After the commission approved the compromise, both industry and conservation interests told the commission they supported it.

“We’re happy to see the outcome,” said Mike Freeman, an attorney representing conservation groups.

Tisha Schuller, president and chief executive officer of the Colorado Oil and Gas Association, told the commission, “The rule that you have just passed is something that I think you can be proud of. I’m confident that Colorado can be proud of it.”

The commission pursued the requirement at the direction of Hickenlooper, a former geologist who considers hydraulic fracturing safe but believes disclosure is needed to address public concerns about the process.

Hydraulic fracturing involves injecting fluids or gels under high pressure into underground formations to crack them open and facilitate oil and gas flow. The industry contends there has been no documented evidence of fracking contaminating domestic groundwater. However, the Environmental Protection Agency last week released a draft study finding what it called a likely link between fracking and groundwater contamination in Pavillion, Wyo.

Encana Oil & Gas (USA), the owner of the wells in question there, is disputing those findings.

The requirements will go into effect April 1. Disclosures will be posted to the existing website, where many companies already have been voluntarily disclosing fracturing constituents.

Tuesday’s approval follows what Freeman and COGCC Director Dave Neslin described as extensive “shuttle diplomacy” following last week’s hearing. The commission even delayed deliberations on the matter for a day this week to allow negotiations to continue.

Freeman said those negotiations involved “not like 20 people sitting around the table,” but rather a lot of phone calls, with Neslin often relaying information between industry and conservation-group interests.

In a comparison of Neslin to Denver Broncos late-game comeback artist Tim Tebow, commission Chairman Thomas Compton said during Tuesday’s hearing, “Please forgive me for the analogy, but I think the people of Colorado have really just secured a win here in overtime, and we have our very own Mr. Tebow to thank for that.”

In an interview, Neslin credited the negotiating parties for generating a lot of good ideas that led to most of the compromises that were reached. He said that not only do the resulting rules appear to be a model for other states, but “more importantly, we think they are the right rule for Colorado and our families and our neighbors.”

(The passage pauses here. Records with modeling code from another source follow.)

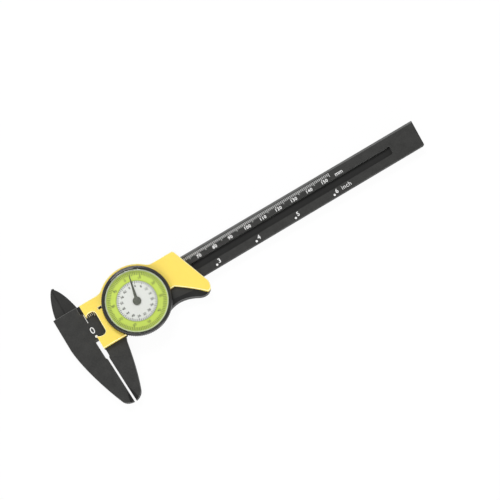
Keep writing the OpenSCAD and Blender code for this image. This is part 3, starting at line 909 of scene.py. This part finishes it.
def make_floor():
    """Pale floor that the camera sees as white, with the object's soft shadow kept."""
    half = 3.0
    depth = -0.05 * MM
    mesh = bpy.data.meshes.new("floor")
    mesh.from_pydata([(-half, -half, depth), (half, -half, depth), (half, half, depth),
                      (-half, half, depth)], [], [(0, 1, 2, 3)])
    made = Finish("floor_white", Roughness=0.9, Specular_IOR_Level=0.0,
                  Base_Color=(0.80, 0.80, 0.80, 1))
    glow = made.node("ShaderNodeEmission", {}, {"Color": (1, 1, 1, 1), "Strength": 1.02})
    plain = Level(made, made.shader.outputs[0])
    share = made.seen_plainly() * 0.93
    mixed = made.node("ShaderNodeMixShader", {}, {0: share, 1: plain, 2: glow})
    made.tree.links.new(mixed.socket, made.tree.nodes["Material Output"].inputs["Surface"])
    mesh.materials.append(made.material)
    floor = bpy.data.objects.new("floor", mesh)
    scene.collection.objects.link(floor)


def make_world():
    """Even pale surroundings that light with AMBIENT strength, white where they are looked at."""
    scene.world = bpy.data.worlds.new("studio")
    board = Board(scene.world)
    looked_at = board.seen_plainly()
    strength = AMBIENT + looked_at * (1 - AMBIENT)
    back = board.tree.nodes["Background"]
    back.inputs["Color"].default_value = (1, 1, 1, 1)
    board.tree.links.new(strength.socket, back.inputs["Strength"])


def make_lamp(name, place, aim, size, power):
    """Soft rectangular lamp. Its place, aim and size are in metres, its power in watts."""
    data = bpy.data.lights.new(name, "AREA")
    data.shape = "RECTANGLE"
    data.size, data.size_y = size
    data.energy = power
    lamp = bpy.data.objects.new(name, data)
    lamp.location = place
    lamp.rotation_euler = (Vector(aim) - Vector(place)).to_track_quat("-Z", "Y").to_euler()
    scene.collection.objects.link(lamp)


make_floor()
make_world()
make_lamp("key", (0.15, 0.55, 0.75), (0.06, 0, 0), (0.4, 0.28), 4.4)
make_lamp("fill", (-0.5, -0.35, 0.7), (0.05, 0, 0), (0.6, 0.6), 2.4)
make_lamp("front", (0.03, -0.8, 0.16), (0.03, 0, 0), (0.8, 0.2), 4.2)
scene.view_settings.view_transform = "Standard"
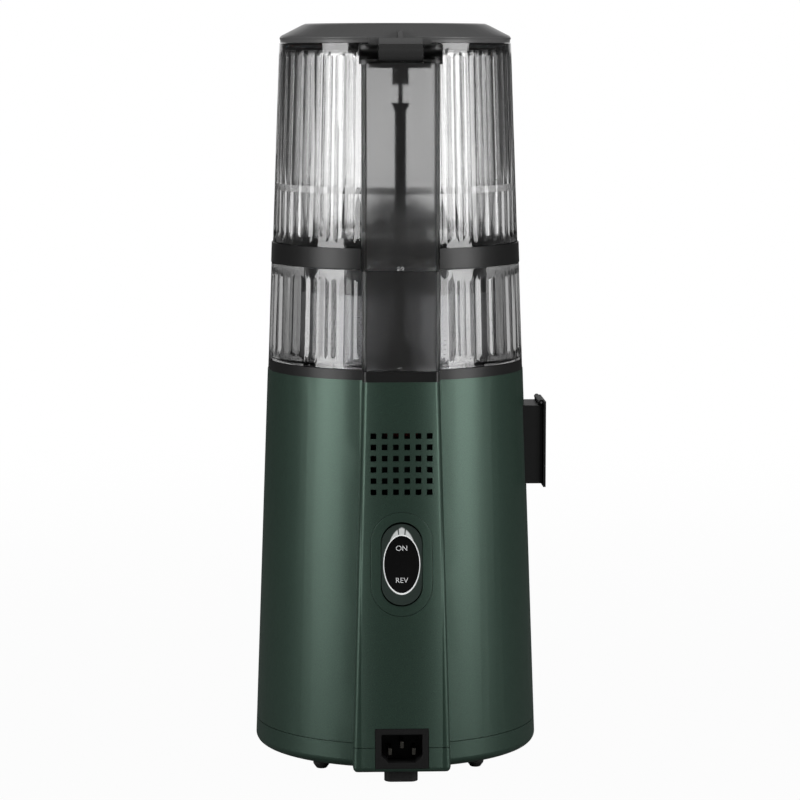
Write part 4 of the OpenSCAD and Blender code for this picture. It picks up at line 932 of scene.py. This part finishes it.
# ------------------------------------------------------------------ hopper
# The hopper is moulded in smoke-tinted clear plastic with flutes like the bowl's, and a plain
# frosted window down its spine, behind which the interlock's pin runs in a black tube. Its
# funnel is a little clouded, and a black band is pressed on its foot.
funnel_foot, funnel_top = 318 * MM, 353 * MM
rim_foot = 422 * MM
smoke = clear_plastic(
    "smoke", 0.25, 0.03,
    changes=[(319 * MM, 323.5 * MM, 0.84), (429.5 * MM, 431.5 * MM, 0.36)],
)
clouded_smoke = clear_plastic("clouded_smoke", 0.97, 0.90, 0.25, ior=1.08)
frosted_smoke = clear_plastic(
    "frosted_smoke", 0.96, 0.18, 0.34, window=True, changes=[(328 * MM, 358 * MM, 0.27)]
)
hopper = moulding("hopper", 0.0, smoke)
reface_spine(hopper, frosted_smoke, smoke_painted_shade, -78 * MM, -72 * MM)
reface(
    hopper, clouded_smoke,
    lambda middle, normal: 0.2 < abs(normal.z) < 0.95 and funnel_foot < middle.z < funnel_top,
)
# Painted shade: the hopper's rim at the hinge gets the nearly black smoke.
reface(
    hopper, smoke_painted_shade,
    lambda middle, normal: middle.z > rim_foot and middle.y < -70 * MM
    and abs(middle.x) < 26 * MM,
)
flutes(hopper, 8.2 * MM, 0.9 * MM, 323.7 * MM, 428.4 * MM, 0.8 * MM)
moulding("hopper_band", 0.3, satin_black)
moulding("hopper_seal", 0.3, grey_silicone)
moulding("hopper_tube", 0.2, nylon_black)
moulding("hopper_pin", 0.3, blackened)
moulding("hinge_pin", 0.3, ground)


# ------------------------------------------------------------------ lid
# The lid is moulded in dark smoke plastic, and turns on a steel pin through its polished
# middle knuckle. A boss under its arm presses the interlock pin, and a seal runs round its
# skirt.
lid = moulding("lid", 0.3, black_moulding("lid_smoke", 0.072, 0.26, 1800))
knuckle_y, knuckle_top = -75 * MM, 435.5 * MM
knuckle_half_width = 14 * MM
# The middle knuckle is polished, and its colour is darker than the lid's as painted shade.
reface(
    lid, black_moulding("polished_smoke_painted_shade", 0.022, 0.1, 1800),
    lambda middle, normal: middle.y < knuckle_y and middle.z < knuckle_top
    and abs(middle.x) < knuckle_half_width,
)
moulding("lid_seal", 0.2, grey_silicone)
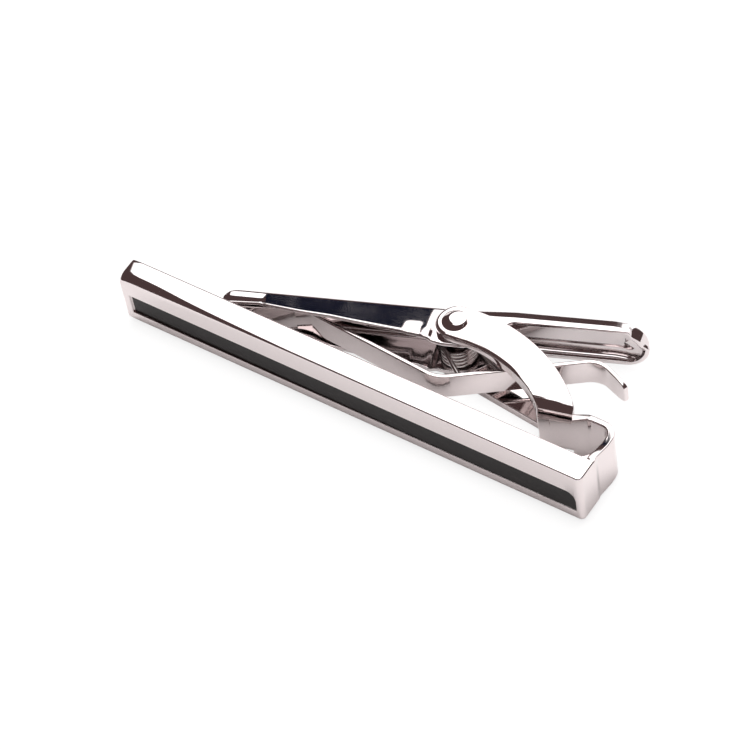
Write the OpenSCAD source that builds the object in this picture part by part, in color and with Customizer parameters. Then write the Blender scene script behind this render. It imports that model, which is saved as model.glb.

Several states have begun adopting fracturing-disclosure rules. However, they usually apply only to those substances that are listed as federal workplace hazards. Or, if chemicals not considered such hazards must be reported, the concentrations of those chemicals don’t have to be. Disclosure advocates say concentration levels are needed in order to properly assess the risk associated with the chemicals.

Neslin noted that only about half of chemicals used in fracking are considered hazardous.

“In the interests of transparency, we are requiring the disclosure of all chemicals,” he said.

Such a broad requirement had raised industry concerns, including from Halliburton Energy Services Inc., a leading provider of fracking services. Halliburton worried that requiring disclosure of not just all substances, but their concentrations, would allow for reverse engineering of proprietary fracking treatments. Alternatively, Halliburton feared, it would have to frequently invoke the trade-secret exemption, leading to public ridicule.

The compromise reached is aimed at minimizing the possibilities for competitors to figure out proprietary formulas based on disclosures. Under the finalized rules, companies will have to list maximum concentrations of chemicals, but not actual concentrations, which may be less. Also, chemicals will have to be listed only generally for each frack job, rather than as parts of specific additives companies add to the fracking formula.

The Colorado Oil and Gas Association said in a statement, “Colorado now has the strongest hydraulic fracturing rule in the country. But more importantly, we have gained a model process to bring together industry, environmental advocates, and regulators to ensure energy development continues in keeping with protecting the environmental resources of our state.”

U.S. Sens. Mark Udall and Michael Bennet of Colorado both praised the new rules. While citizen and conservation groups also generally endorsed them, Mike Chiropolos of Western Resource Advocates said they could be made stronger by such means as requiring baseline water testing before fracking begins, and use of inert tracers in fracking that could help establish whether water contamination occurs. COGA is pushing voluntary baseline testing by companies now.

Some groups also sought to have disclosure occur before fracking occurs, rather than within 60 days afterward. That way, baseline testing could target disclosed chemicals to determine whether they exist in the water ahead of time, or if fracking introduces them into the water.

Neslin said well construction and other rules are designed to protect domestic groundwater from contamination, and his staff can look for other indicators when trying to determine causes of contamination.